Obviously a real spy would need to have a good cover, but nonetheless, there seems little in Davydenko’s recent past to back the charges against him.  The 32-year-old is originally from the Donetsk oblast and, together with his father, had been working as valuers of real estate and other forms of property.  His parents remained in the area now termed the ‘Donetsk people’s republic’ by the Russian-backed militants, however he and his wife and small son moved to Kharkiv to escape the war in Donbas.

He seems to have headed a branch of It seems that he is the head of a city branch of a firm which carries out orders both on territory under the control of the Ukrainian government, and on occupied territory in Crimea and Donbas. .

From his VKontakte page, it is clear that he has been in Crimea several times.
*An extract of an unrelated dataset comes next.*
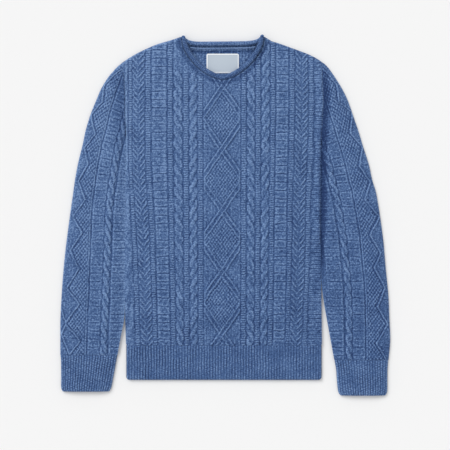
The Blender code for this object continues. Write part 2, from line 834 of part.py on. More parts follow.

His father explains that he was there each time on work trips, to assess property.

Davydenko has been imprisoned for 14 months and was almost certainly under heavy pressure while in Lefortovo to agree to admit to the charges, either in exchange for a shorter sentence or as the results of various forms of duress.  Judging by other ‘spying’ cases, the sentence is likely to be 11 or 12 years, with the advantage of such ‘trials’ for Russia lying in the totally impossibility of checking the charges and the proof (if any) provided to back them.

Given the evidence we do have of the methods used to extract ‘confessions’, and the suspect nature of the charges, there are, at very least, reasons for concern about this new ‘trial’ in occupied Crimea.   In this case, news of Davydenko’s arrest came shortly after Sergei Aksyonov, the Crimean installed as leader by Russian soldiers, spoke of measures of security against supposed ‘terrorist attacks’ from mainland Ukraine before Russia’s ‘presidential elections’ which were being illegally held in Crimea.  Davydenko is the 15th Ukrainian to have been arrested in Crimea on charges of ‘spying’ or ‘planning sabotage’.  In all cases, the ‘trials’ have either been behind closed doors, or based solely on retracted ‘confessions’ and highly suspect ‘proof’.